Ce qui n’enlève pourtant rien à la vérité du propos. Le pays est nu, s’est-il écrié d’une certaine manière. Le problème est qu’il est également devenu sourd…

Les exemples de cette indifférence abondent. Le plus récent étant celui du 17 avril dernier – jour du 30e anniversaire du rapatriement de la Constitution par Pierre Trudeau.

Événement passé presque inaperçu, les rares à le marquer au Québec dénonçaient sa ratification unilatérale sans l’accord de l’Assemblée nationale. Un bris de contrat spectaculaire entre les «deux peuples fondateurs». Tandis qu’au Canada anglais, les rares à s’en souvenir célébraient au contraire l’inclusion de la Charte canadienne des droits comme acte fondateur d’un Canada nouveau.

Bref, même 1982 laisse indifférents des millions de Canadiens et de Québécois devenus aussi amnésiques que leurs politiciens. On oublie aussi Meech, Charlottetown, le référendum de 1995, le Plan B, etc. Le tout passant aujourd’hui pour de la nostalgie aussi ringarde que dépassée. Deux peuples lobotomisés de leurs propres histoires et les élites politiques vivent dans la dénégation de cette dislocation tranquille du Canada. Car de fait, plus rien ne bouge sur le front constitutionnel. Et ce, pour deux raisons.

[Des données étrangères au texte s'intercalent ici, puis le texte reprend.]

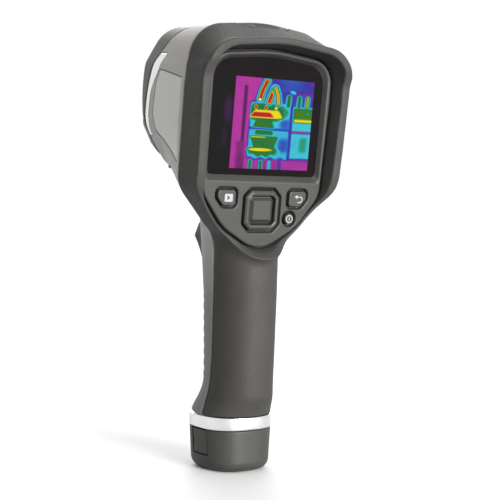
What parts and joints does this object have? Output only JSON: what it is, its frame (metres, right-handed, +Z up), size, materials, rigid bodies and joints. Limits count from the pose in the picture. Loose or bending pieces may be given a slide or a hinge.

Primo: le gagnant du dernier référendum ne veut rien céder au perdant. Secundo: le perdant n’inquiète plus le gagnant. D’autant que, depuis 1996, le PQ ne fait plus de la réalisation de l’indépendance sa priorité ultime. Quant au PLQ, il ne demande plus rien par crainte qu’un nouvel échec ne vienne gonfler les appuis à la souveraineté. Le cercle est aussi vicieux que réel.

Si le Canada se montre mauvais gagnant, c’est parce que ses dirigeants savent que, politiquement, pas la moindre conséquence politique concrète n’en découle pour eux ou le pays. Point.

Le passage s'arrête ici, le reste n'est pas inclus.